The West’s demographic dearth is capturing the attention of growing numbers of public officials. Speaking on October 14 after a meeting with Italian president Sergio Mattarella, Pope Leo XIV expressed concern about fertility decline, endorsing economic proposals—such as tax breaks for young families—to counter those trends. Separately, at an October 22 Washington meeting marking the fifth anniversary of the Geneva Consensus Declaration (a multilateral statement that there is no international right to abortion), Hungarian foreign minister Peter Szijjártó highlighted what he called his government’s comprehensive pro-natalist tax policies.
The pope is right to call attention to the birth dearth, but he should focus less on urging economic stimuli to promote childbearing and more on reminding people of the cultural and theological goodness of getting married and having children. This aspect has been lost even among Catholics.
People marry in the West later than ever before. All sorts of informal “arrangements” and “partnerships” compete with marriage. Even when people finally do tie the knot, there still seems to be a cultural detachment between marriage and parenthood. It’s as if the latter requires a separate decision.
Yes, parenthood is distinguishable from marriage but, in the ordinary run of things, marriage leads to parenthood. The fact that these only theoretically distinct institutions have now in practice become separate, and that parenthood somehow seems to require justification even after marriage, is not Catholic thought. That this statement may shock some people suggests how far even Catholics have drifted from thinking like Catholics.

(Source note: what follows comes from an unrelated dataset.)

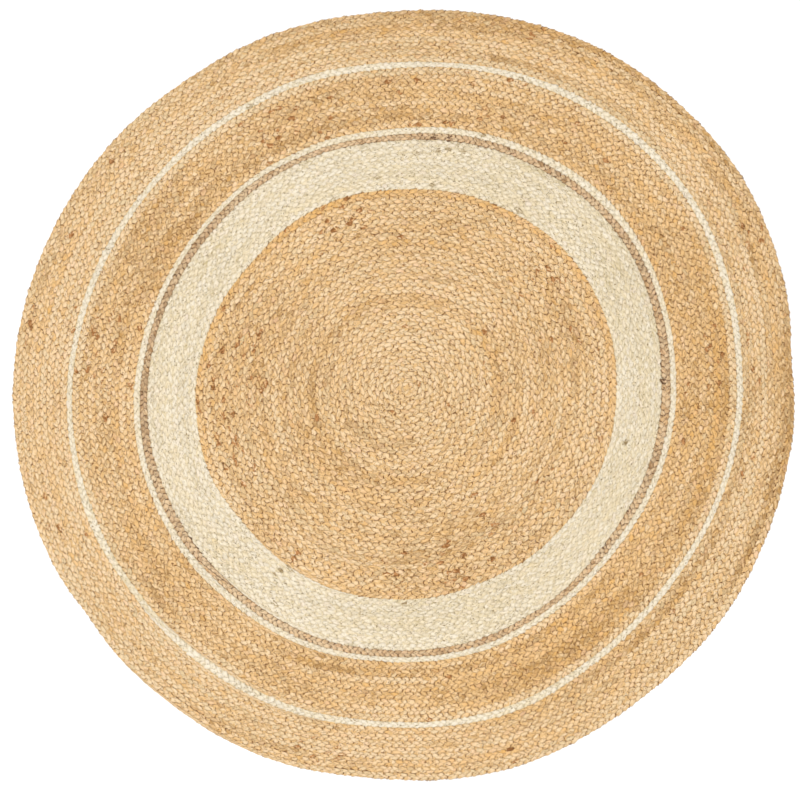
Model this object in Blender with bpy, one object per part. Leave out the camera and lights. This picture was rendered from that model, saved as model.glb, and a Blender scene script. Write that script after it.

Economic factors do have major impact on young people’s decisions to become husbands and wives, fathers and mothers. I do not deny the need for socio-economic reforms to counteract those negative influences. Somebody with post-college debt who can’t get a solid starter job or needs to “prove” himself in that job is deterred from marriage and family. That should not be the case. As Szijjártó stated, “children are a blessing,” a blessing that should not be contingent on money nor make a young family socio-economically worse off if they receive that blessing. I’d like to hear that more from popes and bishops than foreign ministers.
But while economic factors affect decisions about marriage and parenthood, they should not fully define them. Most people don’t say, “Hey, the standard deduction for dependents went up, let’s have a baby!” The fertility uptick in countries that have enacted aggressive economic support for family life is nothing to write home about: Hungary’s fertility rate in 2023 was 1.51, far below the minimum 2.1 level necessary for population stability. The limited impact of economic incentives tells us that the roots of this problem are cultural.
We often prioritize the economic over other aspects of life. When parents talk about grooming their child for “success,” that usually means the “right” schools for a “good” job. Rarely does it mean finding a good spouse and being prepared for marriage. Which is why perhaps the pope repeatedly has talked about loneliness: If we overvalue career and undervalue family, why are we surprised people live and die alone?
That’s why I caution against separating the economic from the cultural aspects of the parenthood crisis while also insisting that the latter takes priority over the former. In American experience, the uneasy political bed shared by economic and social conservatives almost always led to the priorities of the former being top of the list while the “social agenda” was pushed to the bottom.
If we think the fertility crisis can be solved by tax exemptions, expanded childcare, and loan forgiveness, we are in for a rude awakening. Those things can help, but not unless parenthood is once again valued in and of itself. Until it is, the buffering effect of those social and financial benefits may simply reinforce a self-centered lifestyle focused on one’s own wants and pleasures. Consider housing: Zillow has been called the “new porn” of thirty- and forty-somethings who are fixated on looking at house profiles. Declining libidos now seem to get their rise from imagining buying expensive McMansions with nobody in them. Why? What’s a house for?
Once we recover the value of parenthood, then the “boost” those socio-economic policies might afford can redirect energies in the right direction. But the cultural baggage that has devalued parenthood is formidable; its votaries still loathe to leave the stage. When elites still talk about the “wanted” child as the North Star, inbuilt is the assumption that children can and sometimes should be “unwanted.” When “planning” for parenthood takes center stage, unplanned parenthood is inevitably seen as anything from an “accident” to a curse. When economics trump family, children (to borrow Brad Wilcox’s terms) cease being a “cornerstone” of marriage and become “capstones,” the crowning achievement in the résumé of life. It’s why people defer parenthood until late in their childbearing years. They then demand a technological fix for their disappearing fertility, manufacturing their babies in test tubes to carry out their late-blooming “parental project” (as former Paris archbishop Michel Aupetit called this process). It’s a process shaped by parents in their interests and specifications, not the child’s good and his unique characteristics.
Fixing the fertility problem first requires fixing the culture. In that respect, while his lobbying is appreciated, Pope Leo XIV might best begin by talking about the ongoing truth and relevance of Humanae Vitae.